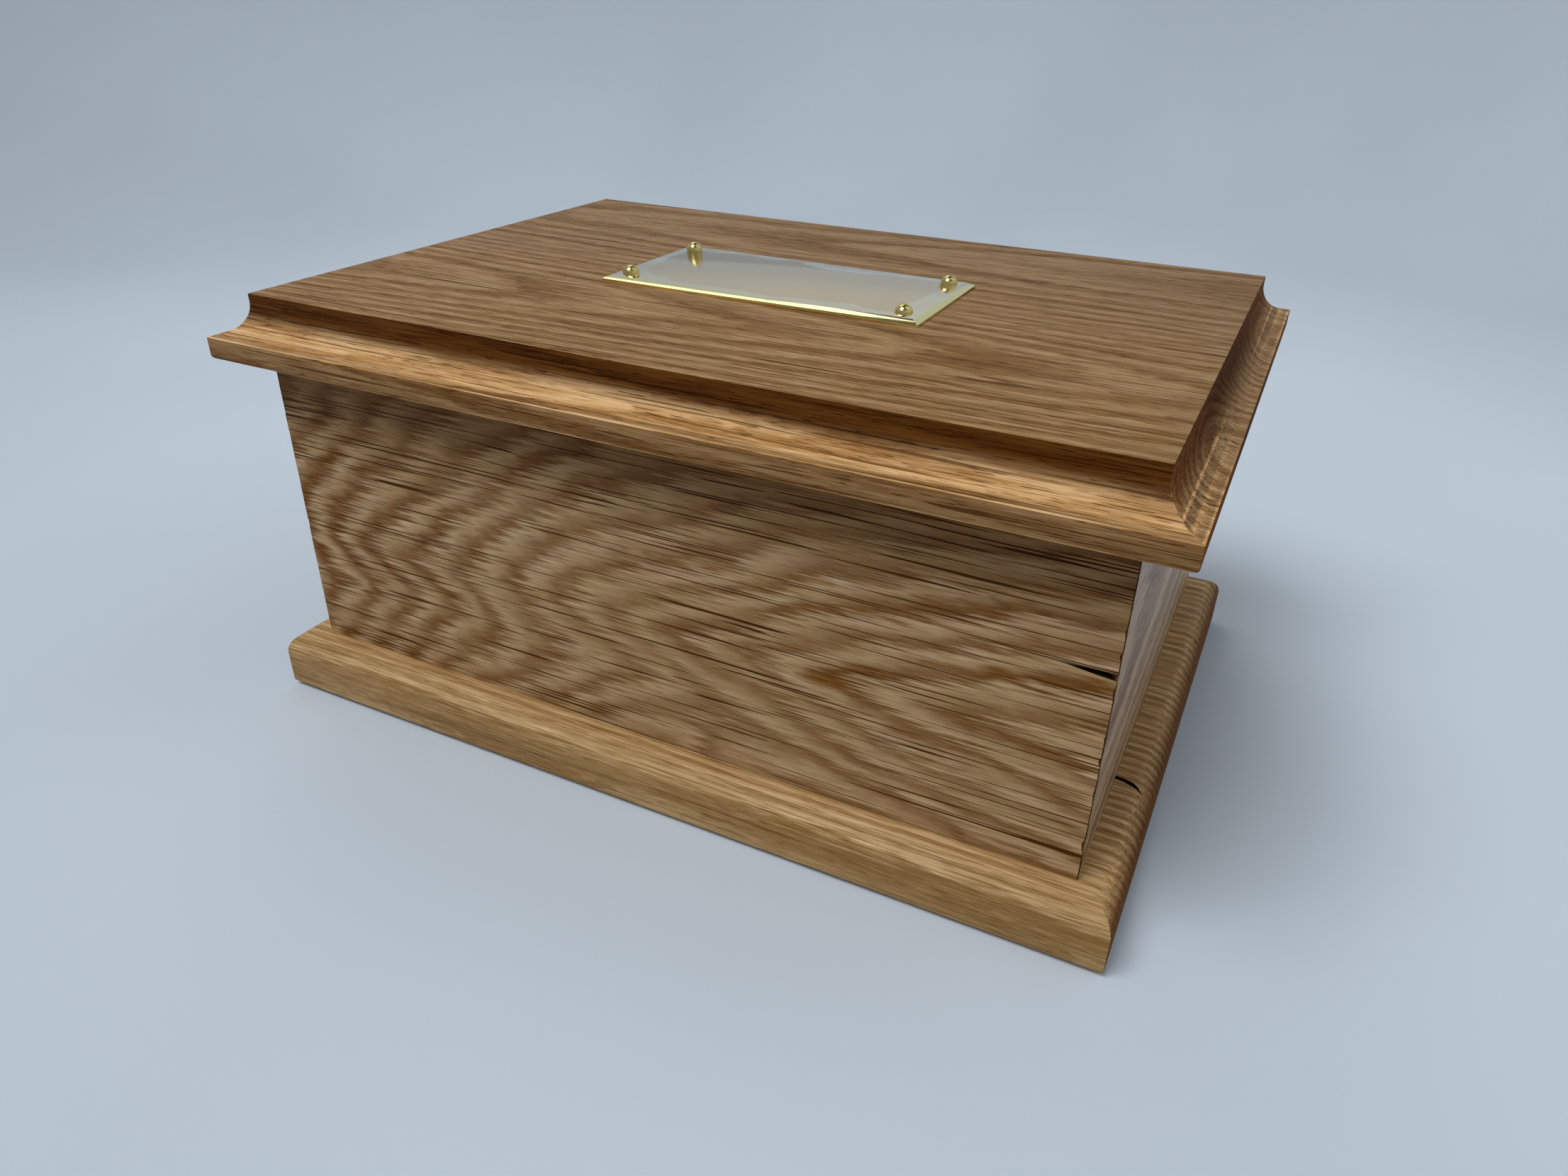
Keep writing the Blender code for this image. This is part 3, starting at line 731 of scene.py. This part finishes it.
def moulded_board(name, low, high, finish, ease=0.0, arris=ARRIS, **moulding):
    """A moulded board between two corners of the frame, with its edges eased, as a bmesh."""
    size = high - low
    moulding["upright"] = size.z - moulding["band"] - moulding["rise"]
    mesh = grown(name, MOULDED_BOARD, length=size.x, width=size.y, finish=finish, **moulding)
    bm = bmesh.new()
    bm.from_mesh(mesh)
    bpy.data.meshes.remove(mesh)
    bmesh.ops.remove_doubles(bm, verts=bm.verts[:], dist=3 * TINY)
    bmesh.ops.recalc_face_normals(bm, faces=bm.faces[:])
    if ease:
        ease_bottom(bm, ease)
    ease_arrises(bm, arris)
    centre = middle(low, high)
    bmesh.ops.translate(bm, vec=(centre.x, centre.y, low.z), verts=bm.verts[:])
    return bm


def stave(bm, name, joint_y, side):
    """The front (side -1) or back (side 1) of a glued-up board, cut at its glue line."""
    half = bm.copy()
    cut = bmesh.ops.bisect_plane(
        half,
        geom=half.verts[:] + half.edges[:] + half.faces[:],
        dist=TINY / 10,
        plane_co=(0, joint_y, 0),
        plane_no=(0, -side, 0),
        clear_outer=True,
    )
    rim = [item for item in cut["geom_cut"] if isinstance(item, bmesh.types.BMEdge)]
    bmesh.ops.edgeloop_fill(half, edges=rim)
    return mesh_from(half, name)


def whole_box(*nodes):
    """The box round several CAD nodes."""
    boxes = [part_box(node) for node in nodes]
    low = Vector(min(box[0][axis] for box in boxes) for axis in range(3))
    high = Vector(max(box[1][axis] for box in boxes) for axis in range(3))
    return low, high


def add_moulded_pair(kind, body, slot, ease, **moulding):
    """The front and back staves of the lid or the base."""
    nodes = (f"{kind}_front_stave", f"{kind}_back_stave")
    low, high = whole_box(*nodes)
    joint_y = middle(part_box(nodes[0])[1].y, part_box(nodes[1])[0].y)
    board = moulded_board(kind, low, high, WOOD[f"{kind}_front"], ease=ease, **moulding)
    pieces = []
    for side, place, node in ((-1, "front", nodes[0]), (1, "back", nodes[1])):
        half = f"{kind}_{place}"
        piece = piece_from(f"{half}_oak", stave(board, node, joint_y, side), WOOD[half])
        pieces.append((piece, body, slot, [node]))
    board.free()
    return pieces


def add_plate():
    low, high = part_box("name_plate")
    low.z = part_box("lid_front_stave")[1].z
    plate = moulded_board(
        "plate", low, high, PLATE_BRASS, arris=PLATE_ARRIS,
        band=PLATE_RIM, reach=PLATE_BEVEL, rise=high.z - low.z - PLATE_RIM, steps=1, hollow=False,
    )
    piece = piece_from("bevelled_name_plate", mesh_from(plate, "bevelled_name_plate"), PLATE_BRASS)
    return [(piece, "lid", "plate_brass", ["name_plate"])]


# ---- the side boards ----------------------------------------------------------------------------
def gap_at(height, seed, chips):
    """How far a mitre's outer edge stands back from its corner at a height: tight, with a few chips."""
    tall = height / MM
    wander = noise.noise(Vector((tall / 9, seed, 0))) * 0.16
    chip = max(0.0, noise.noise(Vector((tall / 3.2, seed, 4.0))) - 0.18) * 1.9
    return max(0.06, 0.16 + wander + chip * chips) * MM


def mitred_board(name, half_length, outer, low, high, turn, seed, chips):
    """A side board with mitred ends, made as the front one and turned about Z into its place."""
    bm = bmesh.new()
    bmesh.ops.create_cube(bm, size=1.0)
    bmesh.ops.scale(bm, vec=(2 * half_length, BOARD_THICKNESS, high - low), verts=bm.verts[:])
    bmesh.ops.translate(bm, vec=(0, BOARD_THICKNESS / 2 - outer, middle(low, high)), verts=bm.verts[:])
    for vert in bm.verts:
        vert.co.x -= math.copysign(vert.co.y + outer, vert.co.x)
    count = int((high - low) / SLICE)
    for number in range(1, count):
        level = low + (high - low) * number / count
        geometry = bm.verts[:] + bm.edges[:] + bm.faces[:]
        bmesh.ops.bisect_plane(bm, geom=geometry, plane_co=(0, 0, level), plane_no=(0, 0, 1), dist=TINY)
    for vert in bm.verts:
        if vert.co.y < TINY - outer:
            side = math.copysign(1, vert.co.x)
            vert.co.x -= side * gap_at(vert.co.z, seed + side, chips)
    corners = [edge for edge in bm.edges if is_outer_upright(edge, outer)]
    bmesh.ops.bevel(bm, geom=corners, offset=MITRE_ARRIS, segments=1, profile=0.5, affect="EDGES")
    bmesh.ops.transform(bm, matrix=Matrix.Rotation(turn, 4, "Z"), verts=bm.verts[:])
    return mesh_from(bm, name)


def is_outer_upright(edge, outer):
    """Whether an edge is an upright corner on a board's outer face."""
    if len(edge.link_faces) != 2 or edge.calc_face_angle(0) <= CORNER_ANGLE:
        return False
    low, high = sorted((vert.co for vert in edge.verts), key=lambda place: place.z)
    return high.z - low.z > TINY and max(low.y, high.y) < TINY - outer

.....

*SET PROBLEM*
Please set down the whole listing above without altering a single line.

*FULL ANSWER*
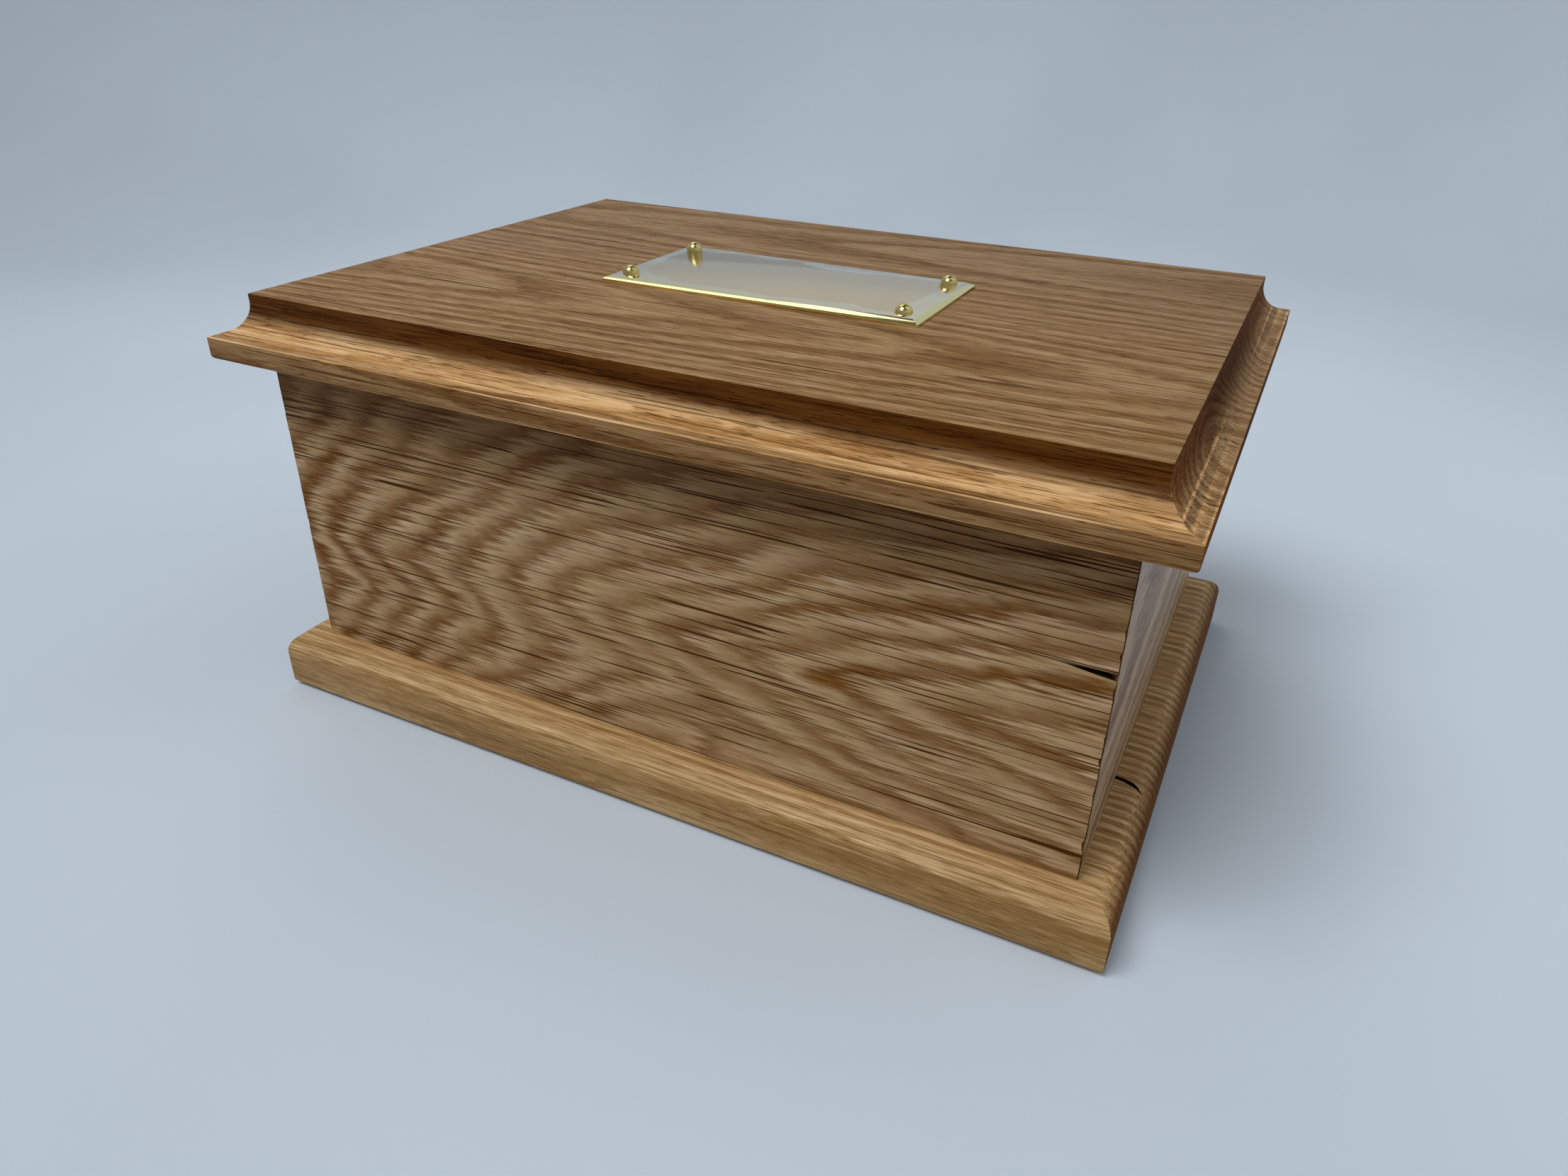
Keep writing the Blender code for this image. This is part 3, starting at line 731 of scene.py. This part finishes it.
def moulded_board(name, low, high, finish, ease=0.0, arris=ARRIS, **moulding):
    """A moulded board between two corners of the frame, with its edges eased, as a bmesh."""
    size = high - low
    moulding["upright"] = size.z - moulding["band"] - moulding["rise"]
    mesh = grown(name, MOULDED_BOARD, length=size.x, width=size.y, finish=finish, **moulding)
    bm = bmesh.new()
    bm.from_mesh(mesh)
    bpy.data.meshes.remove(mesh)
    bmesh.ops.remove_doubles(bm, verts=bm.verts[:], dist=3 * TINY)
    bmesh.ops.recalc_face_normals(bm, faces=bm.faces[:])
    if ease:
        ease_bottom(bm, ease)
    ease_arrises(bm, arris)
    centre = middle(low, high)
    bmesh.ops.translate(bm, vec=(centre.x, centre.y, low.z), verts=bm.verts[:])
    return bm


def stave(bm, name, joint_y, side):
    """The front (side -1) or back (side 1) of a glued-up board, cut at its glue line."""
    half = bm.copy()
    cut = bmesh.ops.bisect_plane(
        half,
        geom=half.verts[:] + half.edges[:] + half.faces[:],
        dist=TINY / 10,
        plane_co=(0, joint_y, 0),
        plane_no=(0, -side, 0),
        clear_outer=True,
    )
    rim = [item for item in cut["geom_cut"] if isinstance(item, bmesh.types.BMEdge)]
    bmesh.ops.edgeloop_fill(half, edges=rim)
    return mesh_from(half, name)


def whole_box(*nodes):
    """The box round several CAD nodes."""
    boxes = [part_box(node) for node in nodes]
    low = Vector(min(box[0][axis] for box in boxes) for axis in range(3))
    high = Vector(max(box[1][axis] for box in boxes) for axis in range(3))
    return low, high


def add_moulded_pair(kind, body, slot, ease, **moulding):
    """The front and back staves of the lid or the base."""
    nodes = (f"{kind}_front_stave", f"{kind}_back_stave")
    low, high = whole_box(*nodes)
    joint_y = middle(part_box(nodes[0])[1].y, part_box(nodes[1])[0].y)
    board = moulded_board(kind, low, high, WOOD[f"{kind}_front"], ease=ease, **moulding)
    pieces = []
    for side, place, node in ((-1, "front", nodes[0]), (1, "back", nodes[1])):
        half = f"{kind}_{place}"
        piece = piece_from(f"{half}_oak", stave(board, node, joint_y, side), WOOD[half])
        pieces.append((piece, body, slot, [node]))
    board.free()
    return pieces


def add_plate():
    low, high = part_box("name_plate")
    low.z = part_box("lid_front_stave")[1].z
    plate = moulded_board(
        "plate", low, high, PLATE_BRASS, arris=PLATE_ARRIS,
        band=PLATE_RIM, reach=PLATE_BEVEL, rise=high.z - low.z - PLATE_RIM, steps=1, hollow=False,
    )
    piece = piece_from("bevelled_name_plate", mesh_from(plate, "bevelled_name_plate"), PLATE_BRASS)
    return [(piece, "lid", "plate_brass", ["name_plate"])]


# ---- the side boards ----------------------------------------------------------------------------
def gap_at(height, seed, chips):
    """How far a mitre's outer edge stands back from its corner at a height: tight, with a few chips."""
    tall = height / MM
    wander = noise.noise(Vector((tall / 9, seed, 0))) * 0.16
    chip = max(0.0, noise.noise(Vector((tall / 3.2, seed, 4.0))) - 0.18) * 1.9
    return max(0.06, 0.16 + wander + chip * chips) * MM


def mitred_board(name, half_length, outer, low, high, turn, seed, chips):
    """A side board with mitred ends, made as the front one and turned about Z into its place."""
    bm = bmesh.new()
    bmesh.ops.create_cube(bm, size=1.0)
    bmesh.ops.scale(bm, vec=(2 * half_length, BOARD_THICKNESS, high - low), verts=bm.verts[:])
    bmesh.ops.translate(bm, vec=(0, BOARD_THICKNESS / 2 - outer, middle(low, high)), verts=bm.verts[:])
    for vert in bm.verts:
        vert.co.x -= math.copysign(vert.co.y + outer, vert.co.x)
    count = int((high - low) / SLICE)
    for number in range(1, count):
        level = low + (high - low) * number / count
        geometry = bm.verts[:] + bm.edges[:] + bm.faces[:]
        bmesh.ops.bisect_plane(bm, geom=geometry, plane_co=(0, 0, level), plane_no=(0, 0, 1), dist=TINY)
    for vert in bm.verts:
        if vert.co.y < TINY - outer:
            side = math.copysign(1, vert.co.x)
            vert.co.x -= side * gap_at(vert.co.z, seed + side, chips)
    corners = [edge for edge in bm.edges if is_outer_upright(edge, outer)]
    bmesh.ops.bevel(bm, geom=corners, offset=MITRE_ARRIS, segments=1, profile=0.5, affect="EDGES")
    bmesh.ops.transform(bm, matrix=Matrix.Rotation(turn, 4, "Z"), verts=bm.verts[:])
    return mesh_from(bm, name)


def is_outer_upright(edge, outer):
    """Whether an edge is an upright corner on a board's outer face."""
    if len(edge.link_faces) != 2 or edge.calc_face_angle(0) <= CORNER_ANGLE:
        return False
    low, high = sorted((vert.co for vert in edge.verts), key=lambda place: place.z)
    return high.z - low.z > TINY and max(low.y, high.y) < TINY - outer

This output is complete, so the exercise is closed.